What’s it like to get tested?
You can either go to a specific testing clinic, a walk-in clinic or your family doctor to get tested. Depending on where you choose to go, you may be asked to provide some confidential information about yourself and the sex you’ve been having. To find out where to go, click here.
Sometimes you may have to wait to be seen, depending on the type of clinic and how busy it is. When you are seen by a clinician, they will likely recommend a range of tests depending on the type of sex you’ve been having. It can be helpful to be prepared with information about which test(s) you would like to receive and which STIs you may be concerned about.
These tests may include:
- Swabs – during a swab, your health care provider will use a Q-tip-like swab on your vagina, throat or anus. This is most often used to test for chlamydia, gonorrhea, herpes and trichomoniasis.

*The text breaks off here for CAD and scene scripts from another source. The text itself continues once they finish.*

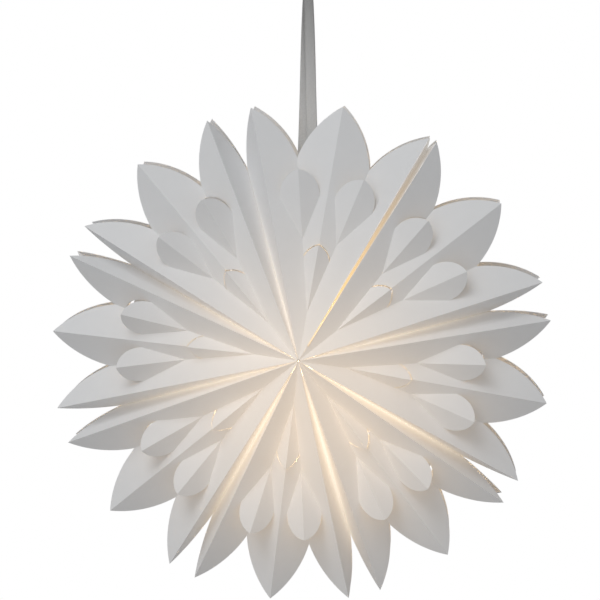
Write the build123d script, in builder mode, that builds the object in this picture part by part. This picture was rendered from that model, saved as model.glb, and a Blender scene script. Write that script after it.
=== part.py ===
from build123d import *
import os
from math import acos, asin, atan2, cos, degrees, hypot, pi, radians, sin, tan

# Pleated paper star pendant, 600 mm across, hung from a ribbon loop and lit from inside.
# Millimetres and degrees. +Z is up, the star faces -Y, and the origin is where the loop
# bears on its hook. Azimuths run clockwise from straight up, seen from the front.

# Where the star hangs below its loop
loop_to_centre = 440.0      # hook to the star's centre
star_behind_hook = -46.0    # the middle plane of the star, in Y
star_aside = -5.0           # the centre of the star, in X

# The flat paper of one leaf: petals side by side round the pole, all from one cutter
petal_reach = 305.5         # pole to petal tip
notch_reach = 243.0         # pole to the notch between two petals
half_petal = 10.75          # angle of half a petal
belly_reach = 269.5         # where the petal's edge bows out, along its fold
belly_width = 33.7          # and half its width there
paper = 0.8                 # depth of the sheet, along the star's axis

# How far the leaf is opened out
pole_height = 93.0          # pole above the star's middle plane
ridge_fall = 11.0           # slope of the outer ridges, down from the pole
cell_middles = (9.6, 52.6, 100.9, 143.7, 187.1, 230.4, 275.2, 319.5)
ridge_spreads = (20.95, 20.3, 19.1, 17.7, 18.2, 18.55, 17.9, 18.8)

# The popped-out folds
apex_reach = 59.0           # pole to the point where the middle fold turns outwards
bud_side = 66.0             # the small petal: apex to where its cut edge starts
bud_reach = 80.0            # and apex to its tip
bud_lift = 5.0              # how much steeper it stands than the fold behind it
bud_slit = 1.8              # the slit round its tip
petal_apex = 87.0           # the middle petals: apex of the fold to their own apex
petal_length = 84.0
petal_shoulder = 49.0       # their widest place, along the petal
petal_half_width = 24.7
petal_bow = (70.0, 19.5)    # a point of the cut edge, along and across the petal

# Ribs between neighbouring cells, and the two stiff cards at the seam
rib_card = 0.8
rib_fit = 0.1               # between a rib's face and the leaves glued along it
end_card = 0.8
rib_start = 20.0            # inner end of ribs and cards, from the axis
window_height = 58.0        # the lamp's window at the ribs' inner end, from the middle
window_reach = 96.0         # and its reach along the middle plane
dot_reach = 150.0           # touch-fastener dots that close the seam
dot_radius = 8.0
dot_gap = 0.3               # between the two dots when the seam is closed

# Hanging ribbon and its toggle
ribbon_width = 13.5
ribbon_weave = 0.6          # thickness
bend_radius = 1.5           # inside of the ribbon's bend over the hook
strand_spread = 12.0        # between the two strands' middles, down at the star
slot_reach = 229.0          # the slot in the back leaf, above the star's centre
slot_height = 3.2
slot_margin = 1.3           # slot beyond the ribbon, each side
toggle_radius = 2.5
toggle_length = 42.0
soft_gap = 0.3              # between soft pieces and what they wrap

# Lamp: bail of wire, lampholder and bulb
wire_radius = 1.0
bail_spread = 16.5          # the bail's eyes, each side of the toggle's middle
eye_wire = 1.2              # radius of the closed rings of the bail
wire_sides = 6              # flats on the wire of those rings
neck_radius = 5.2
neck_length = 5.0
holder_radius = 14.0
holder_length = 40.0        # the holder's body, below its cap
holder_taper = 2.0          # draft of the holder's side
holder_top = 30.0           # top of the body, above the star's centre
holder_wall = 2.0
cap_height = 12.0
crown_steps = 5             # straight steps in the cap's rounded shoulder
grip_radius = 6.6
grip_height = 8.0
cord_bore = 3.3             # radius of the way in for a lamp cord
screw_radius = 6.9          # the bulb's screw cap
screw_length = 22.0
socket_gap = 0.4
bulb_radius = 22.5
bulb_throat = 9.0           # radius of the bulb where it leaves its cap
bulb_length = 52.0          # glass below the screw cap
ball_steps = 12             # straight steps in the bulb's round profile

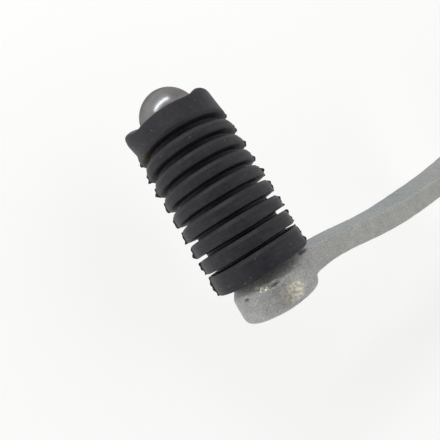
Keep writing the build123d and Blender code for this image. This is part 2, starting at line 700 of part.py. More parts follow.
with BuildPart() as pinch_washer:
    with BuildSketch(PINCH_PLANE.offset(-LUG_HALF_HEIGHT)):
        Circle(PINCH_WASHER_R)
        Circle(PINCH_CLEARANCE_R, mode=Mode.SUBTRACT)
    extrude(amount=-PINCH_WASHER_THICKNESS)
pinch_washer.part.label = "pinch_washer"
export_step(pinch_washer.part, "parts/pinch_washer.step")

with BuildPart() as pinch_bolt:
    with BuildSketch(PINCH_PLANE.offset(HEAD_SEAT_Z)):
        RegularPolygon(hex_radius(NUT_FLATS), 6)
    extrude(amount=-PINCH_HEX_HEIGHT)
    chamfer(pinch_bolt.faces().sort_by(Axis.Z)[0].edges(), PINCH_HEX_CHAMFER)
    with BuildSketch(PINCH_PLANE.offset(HEAD_SEAT_Z)):
        Circle(PINCH_R)
    extrude(amount=LUG_HALF_HEIGHT + PINCH_TIP - HEAD_SEAT_Z)
    chamfer(pinch_bolt.faces().sort_by(Axis.Z)[-1].edges(), PINCH_TIP_CHAMFER)
pinch_bolt.part.label = "pinch_bolt"
export_step(pinch_bolt.part, "parts/pinch_bolt.step")
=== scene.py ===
"""Looks of the gear shift lever: detailed meshes, procedural materials, studio light and camera.

Every length is in metres.  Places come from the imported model's own boxes.
"""
import json
import math

import bmesh
import bpy
import numpy as np
from mathutils import Matrix, Quaternion, Vector, noise


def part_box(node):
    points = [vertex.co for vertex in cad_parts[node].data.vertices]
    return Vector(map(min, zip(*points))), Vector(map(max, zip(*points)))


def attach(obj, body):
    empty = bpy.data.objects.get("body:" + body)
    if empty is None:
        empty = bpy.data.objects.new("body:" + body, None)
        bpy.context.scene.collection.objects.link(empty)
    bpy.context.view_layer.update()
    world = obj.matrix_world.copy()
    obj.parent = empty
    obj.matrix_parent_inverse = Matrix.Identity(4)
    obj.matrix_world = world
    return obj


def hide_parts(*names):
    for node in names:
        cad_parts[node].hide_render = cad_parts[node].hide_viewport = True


MM = 0.001
TAU = 2 * math.pi

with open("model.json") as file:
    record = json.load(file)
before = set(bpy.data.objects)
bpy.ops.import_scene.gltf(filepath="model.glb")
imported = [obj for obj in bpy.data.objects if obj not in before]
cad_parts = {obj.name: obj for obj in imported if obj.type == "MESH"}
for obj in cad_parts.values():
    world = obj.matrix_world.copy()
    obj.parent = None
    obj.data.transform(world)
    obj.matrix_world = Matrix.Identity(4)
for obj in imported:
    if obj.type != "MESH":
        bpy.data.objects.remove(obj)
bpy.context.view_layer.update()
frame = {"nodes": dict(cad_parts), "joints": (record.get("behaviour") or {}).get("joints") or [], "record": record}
NODES = frame["nodes"]
BODY_OF = {node: body for body, nodes in frame["record"]["behaviour"]["bodies"].items() for node in nodes}
SLOT_OF = {row["node"]: row["material_slot"] for row in frame["record"]["subparts"]}


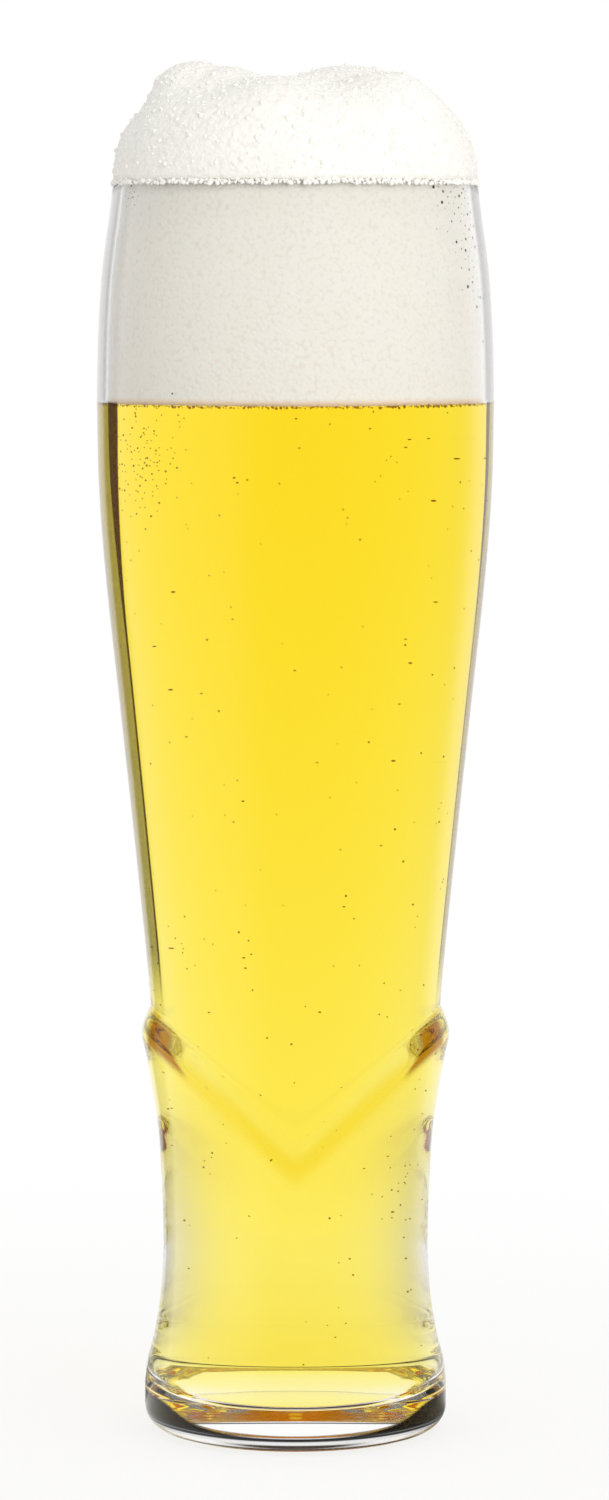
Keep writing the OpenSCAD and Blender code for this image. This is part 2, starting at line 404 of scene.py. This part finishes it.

- Urine test – you will be given a small plastic container, which you will take into the bathroom and pee into. This test is most often used for chlamydia and gonorrhea.
- Blood test – your health care provider or clinician will use a small needle to take a small vial of blood from your arm. The exception to this is Rapid Point-of-Care HIV testing, where a health care provider pricks your finger and takes a small sample of blood before giving you results on the spot (not all clinics offer this type of testing). Blood tests are most often used to test for HIV, syphilis, and hepatitis B and C.
- Other tests – sometimes, STIs are diagnosed through visual inspection, for things like genital works and pubic lice (crabs).
Results can take a week or more. The clinic will contact you if your result is positive, but most clinics won’t contact you if your test is negative.